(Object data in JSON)

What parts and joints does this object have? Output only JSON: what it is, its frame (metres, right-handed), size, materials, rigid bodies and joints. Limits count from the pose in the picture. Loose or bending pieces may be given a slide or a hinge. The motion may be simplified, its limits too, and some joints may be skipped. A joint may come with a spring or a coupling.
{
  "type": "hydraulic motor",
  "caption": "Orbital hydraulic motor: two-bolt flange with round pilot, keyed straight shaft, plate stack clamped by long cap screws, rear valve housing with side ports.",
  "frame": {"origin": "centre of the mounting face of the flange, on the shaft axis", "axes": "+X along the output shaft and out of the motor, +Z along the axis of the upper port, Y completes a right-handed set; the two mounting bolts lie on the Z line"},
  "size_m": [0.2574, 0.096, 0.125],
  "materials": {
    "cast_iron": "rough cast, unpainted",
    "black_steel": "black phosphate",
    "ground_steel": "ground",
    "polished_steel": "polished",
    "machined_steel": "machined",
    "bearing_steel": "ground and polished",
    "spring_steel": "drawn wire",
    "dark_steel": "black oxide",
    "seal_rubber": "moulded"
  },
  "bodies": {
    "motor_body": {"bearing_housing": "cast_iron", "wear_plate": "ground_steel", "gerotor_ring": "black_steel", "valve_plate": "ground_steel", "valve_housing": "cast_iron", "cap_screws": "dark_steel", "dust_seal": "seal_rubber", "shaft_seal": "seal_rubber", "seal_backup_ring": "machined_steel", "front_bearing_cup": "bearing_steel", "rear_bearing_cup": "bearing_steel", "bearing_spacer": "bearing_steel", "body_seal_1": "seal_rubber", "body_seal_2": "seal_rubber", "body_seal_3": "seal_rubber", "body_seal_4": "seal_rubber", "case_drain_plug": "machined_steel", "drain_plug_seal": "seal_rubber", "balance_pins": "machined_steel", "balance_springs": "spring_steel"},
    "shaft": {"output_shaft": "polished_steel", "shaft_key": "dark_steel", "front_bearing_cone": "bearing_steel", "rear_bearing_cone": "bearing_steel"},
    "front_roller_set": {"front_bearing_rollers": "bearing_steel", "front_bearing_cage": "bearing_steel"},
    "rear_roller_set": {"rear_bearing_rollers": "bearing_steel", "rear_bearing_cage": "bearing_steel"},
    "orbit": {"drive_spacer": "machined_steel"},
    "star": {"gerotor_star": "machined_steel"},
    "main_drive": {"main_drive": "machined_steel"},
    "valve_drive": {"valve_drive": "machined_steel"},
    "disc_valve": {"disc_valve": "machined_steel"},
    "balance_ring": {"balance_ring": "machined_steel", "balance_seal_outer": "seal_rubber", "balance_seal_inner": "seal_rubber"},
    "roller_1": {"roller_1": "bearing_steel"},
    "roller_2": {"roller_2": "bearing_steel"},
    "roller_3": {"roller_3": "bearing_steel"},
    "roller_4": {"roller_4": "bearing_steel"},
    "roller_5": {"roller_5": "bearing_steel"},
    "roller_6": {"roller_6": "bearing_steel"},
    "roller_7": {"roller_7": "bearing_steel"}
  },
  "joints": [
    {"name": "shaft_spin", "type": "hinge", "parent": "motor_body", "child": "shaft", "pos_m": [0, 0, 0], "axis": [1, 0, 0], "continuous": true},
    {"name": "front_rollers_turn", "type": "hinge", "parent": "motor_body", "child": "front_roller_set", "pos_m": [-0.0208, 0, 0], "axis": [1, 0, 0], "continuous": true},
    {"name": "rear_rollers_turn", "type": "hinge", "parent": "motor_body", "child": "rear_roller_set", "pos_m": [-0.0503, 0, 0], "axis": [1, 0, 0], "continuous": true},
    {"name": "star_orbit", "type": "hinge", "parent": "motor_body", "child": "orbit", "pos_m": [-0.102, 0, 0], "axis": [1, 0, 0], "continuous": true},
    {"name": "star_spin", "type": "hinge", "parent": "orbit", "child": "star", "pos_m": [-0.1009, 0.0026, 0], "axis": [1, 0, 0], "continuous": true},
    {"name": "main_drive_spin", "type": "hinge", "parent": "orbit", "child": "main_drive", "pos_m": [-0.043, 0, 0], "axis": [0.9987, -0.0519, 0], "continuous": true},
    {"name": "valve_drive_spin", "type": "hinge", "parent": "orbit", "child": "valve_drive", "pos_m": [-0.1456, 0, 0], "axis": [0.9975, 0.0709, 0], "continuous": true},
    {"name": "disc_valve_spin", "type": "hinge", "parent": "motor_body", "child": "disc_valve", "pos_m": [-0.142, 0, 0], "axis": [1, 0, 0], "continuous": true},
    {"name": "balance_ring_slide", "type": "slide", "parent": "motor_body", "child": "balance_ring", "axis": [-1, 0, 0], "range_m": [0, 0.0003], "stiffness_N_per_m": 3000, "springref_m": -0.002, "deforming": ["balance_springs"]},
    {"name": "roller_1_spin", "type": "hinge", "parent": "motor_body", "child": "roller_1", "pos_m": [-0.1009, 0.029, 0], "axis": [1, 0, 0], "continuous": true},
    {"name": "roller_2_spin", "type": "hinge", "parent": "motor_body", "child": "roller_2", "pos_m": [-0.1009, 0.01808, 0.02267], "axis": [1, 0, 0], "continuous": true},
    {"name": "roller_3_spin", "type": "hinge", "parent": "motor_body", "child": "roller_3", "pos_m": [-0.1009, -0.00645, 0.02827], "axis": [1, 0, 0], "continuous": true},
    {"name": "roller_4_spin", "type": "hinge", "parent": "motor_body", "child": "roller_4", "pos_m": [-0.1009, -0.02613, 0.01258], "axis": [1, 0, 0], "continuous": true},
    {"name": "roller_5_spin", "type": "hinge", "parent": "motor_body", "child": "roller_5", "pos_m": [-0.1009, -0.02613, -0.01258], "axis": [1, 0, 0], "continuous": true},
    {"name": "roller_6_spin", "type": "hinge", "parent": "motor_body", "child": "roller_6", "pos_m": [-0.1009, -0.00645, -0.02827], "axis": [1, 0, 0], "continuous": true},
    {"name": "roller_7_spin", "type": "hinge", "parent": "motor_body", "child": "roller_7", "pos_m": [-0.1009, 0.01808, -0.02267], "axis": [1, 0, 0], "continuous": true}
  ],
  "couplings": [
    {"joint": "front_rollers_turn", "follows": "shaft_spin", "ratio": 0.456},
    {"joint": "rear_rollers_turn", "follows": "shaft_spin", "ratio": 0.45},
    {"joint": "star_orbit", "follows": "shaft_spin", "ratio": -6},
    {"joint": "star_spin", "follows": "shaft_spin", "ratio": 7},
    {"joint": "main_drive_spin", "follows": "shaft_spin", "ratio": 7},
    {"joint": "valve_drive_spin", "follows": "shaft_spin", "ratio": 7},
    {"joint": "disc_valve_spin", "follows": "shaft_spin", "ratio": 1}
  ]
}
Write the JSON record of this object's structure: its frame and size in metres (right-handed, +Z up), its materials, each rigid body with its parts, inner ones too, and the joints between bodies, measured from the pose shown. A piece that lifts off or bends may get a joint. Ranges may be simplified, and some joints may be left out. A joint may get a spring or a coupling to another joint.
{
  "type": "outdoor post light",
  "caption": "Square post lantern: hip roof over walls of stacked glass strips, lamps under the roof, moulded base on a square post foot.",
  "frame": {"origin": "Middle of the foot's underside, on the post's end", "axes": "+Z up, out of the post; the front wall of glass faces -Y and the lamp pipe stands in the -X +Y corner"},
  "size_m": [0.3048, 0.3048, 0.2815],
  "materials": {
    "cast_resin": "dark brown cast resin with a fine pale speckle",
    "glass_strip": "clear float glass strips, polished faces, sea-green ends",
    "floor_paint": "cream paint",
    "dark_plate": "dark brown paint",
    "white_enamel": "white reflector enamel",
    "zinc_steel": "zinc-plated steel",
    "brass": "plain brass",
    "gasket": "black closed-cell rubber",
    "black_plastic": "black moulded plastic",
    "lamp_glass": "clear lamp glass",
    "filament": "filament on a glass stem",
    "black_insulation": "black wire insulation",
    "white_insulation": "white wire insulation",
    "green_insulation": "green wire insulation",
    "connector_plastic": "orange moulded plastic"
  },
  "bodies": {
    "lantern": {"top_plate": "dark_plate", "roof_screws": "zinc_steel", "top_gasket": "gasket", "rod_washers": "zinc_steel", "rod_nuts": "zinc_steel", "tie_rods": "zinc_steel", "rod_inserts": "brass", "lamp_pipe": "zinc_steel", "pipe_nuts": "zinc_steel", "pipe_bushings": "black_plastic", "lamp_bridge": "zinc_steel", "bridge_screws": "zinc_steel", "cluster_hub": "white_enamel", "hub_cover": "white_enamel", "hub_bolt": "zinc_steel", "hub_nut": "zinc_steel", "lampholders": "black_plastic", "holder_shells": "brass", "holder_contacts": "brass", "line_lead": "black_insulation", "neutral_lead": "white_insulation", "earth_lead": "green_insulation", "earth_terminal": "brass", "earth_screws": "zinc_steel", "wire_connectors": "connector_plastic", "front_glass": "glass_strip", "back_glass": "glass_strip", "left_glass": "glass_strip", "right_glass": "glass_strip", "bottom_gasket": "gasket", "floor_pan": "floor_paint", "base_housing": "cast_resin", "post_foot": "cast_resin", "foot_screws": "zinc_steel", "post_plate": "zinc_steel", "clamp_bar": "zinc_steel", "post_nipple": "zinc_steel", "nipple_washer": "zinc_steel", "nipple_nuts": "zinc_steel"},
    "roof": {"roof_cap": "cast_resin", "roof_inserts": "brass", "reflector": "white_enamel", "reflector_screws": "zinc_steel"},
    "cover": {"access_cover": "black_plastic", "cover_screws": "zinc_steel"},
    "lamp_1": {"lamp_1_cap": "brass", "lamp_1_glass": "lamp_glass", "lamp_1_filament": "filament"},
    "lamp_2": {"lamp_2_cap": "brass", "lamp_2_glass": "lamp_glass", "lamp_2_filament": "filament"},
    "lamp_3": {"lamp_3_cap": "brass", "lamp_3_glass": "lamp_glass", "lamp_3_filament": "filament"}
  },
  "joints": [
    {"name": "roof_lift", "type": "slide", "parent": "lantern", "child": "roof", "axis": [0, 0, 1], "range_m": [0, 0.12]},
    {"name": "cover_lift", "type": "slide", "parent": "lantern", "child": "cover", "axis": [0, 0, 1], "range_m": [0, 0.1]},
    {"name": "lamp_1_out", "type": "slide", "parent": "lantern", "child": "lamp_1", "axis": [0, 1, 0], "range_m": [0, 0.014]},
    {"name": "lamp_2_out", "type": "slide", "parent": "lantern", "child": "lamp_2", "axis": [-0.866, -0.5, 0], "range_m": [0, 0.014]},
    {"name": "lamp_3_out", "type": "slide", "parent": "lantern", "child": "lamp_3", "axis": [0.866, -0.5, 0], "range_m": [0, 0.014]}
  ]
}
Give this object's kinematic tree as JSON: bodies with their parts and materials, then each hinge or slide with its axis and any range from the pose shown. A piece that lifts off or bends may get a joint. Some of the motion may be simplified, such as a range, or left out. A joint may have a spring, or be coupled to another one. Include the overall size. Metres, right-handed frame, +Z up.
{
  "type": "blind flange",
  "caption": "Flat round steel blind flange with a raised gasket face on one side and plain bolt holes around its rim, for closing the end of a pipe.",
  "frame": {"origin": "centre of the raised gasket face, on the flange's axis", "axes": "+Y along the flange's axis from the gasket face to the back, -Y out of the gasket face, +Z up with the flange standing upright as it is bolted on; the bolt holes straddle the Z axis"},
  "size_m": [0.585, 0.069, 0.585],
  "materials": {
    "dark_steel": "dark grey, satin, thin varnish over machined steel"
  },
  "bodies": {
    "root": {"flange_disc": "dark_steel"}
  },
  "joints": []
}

Required task:
Show the lines from the data above that contain the string "this".

Solution below:
What parts and joints does this object have? Output only JSON: what it is, its frame (metres, right-handed), size, materials, rigid bodies and joints. Limits count from the pose in the picture. Loose or bending pieces may be given a slide or a hinge. The motion may be simplified, its limits too, and some joints may be skipped. A joint may come with a spring or a coupling.
Write the JSON record of this object's structure: its frame and size in metres (right-handed, +Z up), its materials, each rigid body with its parts, inner ones too, and the joints between bodies, measured from the pose shown. A piece that lifts off or bends may get a joint. Ranges may be simplified, and some joints may be left out. A joint may get a spring or a coupling to another joint.
Give this object's kinematic tree as JSON: bodies with their parts and materials, then each hinge or slide with its axis and any range from the pose shown. A piece that lifts off or bends may get a joint. Some of the motion may be simplified, such as a range, or left out. A joint may have a spring, or be coupled to another one. Include the overall size. Metres, right-handed frame, +Z up.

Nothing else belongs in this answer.